Among the 4,900 Condor employees, there are approximately 2,400 cabin crew, after around 50 jobs were cut over recent months. UFO boasted that it managed to get these 50 job cuts included in the total of 150 layoffs being demanded. The union writes, “If all cabin crew would reduce their working hours by a few percentage points, the reduction of 100 fulltime positions would be achieved and there would not need to be any additional departures.”
UFO is of course well aware that this is a recipe to further accelerate the downward spiral of wages and working conditions, while shareholder profits boom. This is a particularly disastrous message to send to the new owner, the Polish Aviation Group, which is sure to use lower pay rates in Poland as the benchmark for all employees.
The air travel expert for German public broadcaster ARD, Michael Immen, made clear the direct connection between the attacks on the workers and increased profits on the stock markets when he commented on Condor on the day of LOT’s takeover, “This business is running profitably... They’ve managed to cut costs within four months. Cooperating with employee representatives, they’ve reduced personnel costs by a quarter. They’ve dressed up the bride and save around €23 million. That creates perspectives.”
The latest experiences with UFO show that Condor cabin crew, like all workers, require a new strategy. This must directly reject the subordination to capital and the nation state practiced by the trade unions.

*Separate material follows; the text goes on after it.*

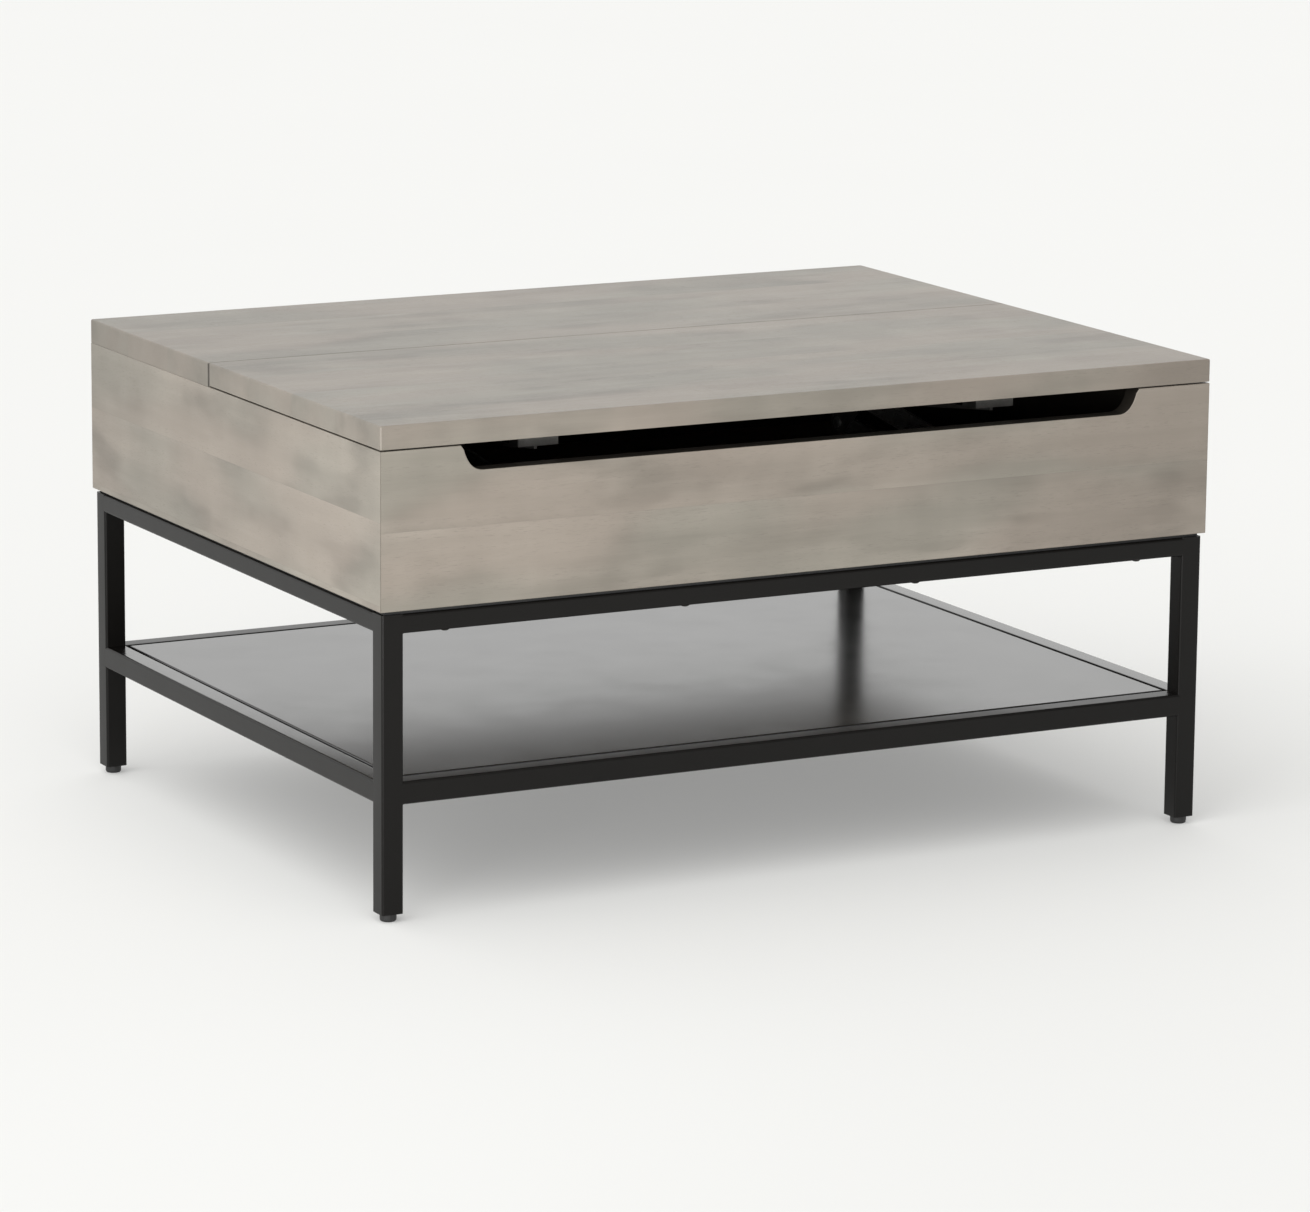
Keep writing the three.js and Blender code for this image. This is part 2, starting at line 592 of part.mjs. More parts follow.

To defend their rights and workplace benefits, cabin crew, pilots, and ground staff must build independent action committees opposed to the trade unions and turn to a socialist and internationalist perspective. This applies all the more forcefully as governments and companies around the world prepare for trade war and actual wars, and offload the costs for this ever more directly onto the backs of working people.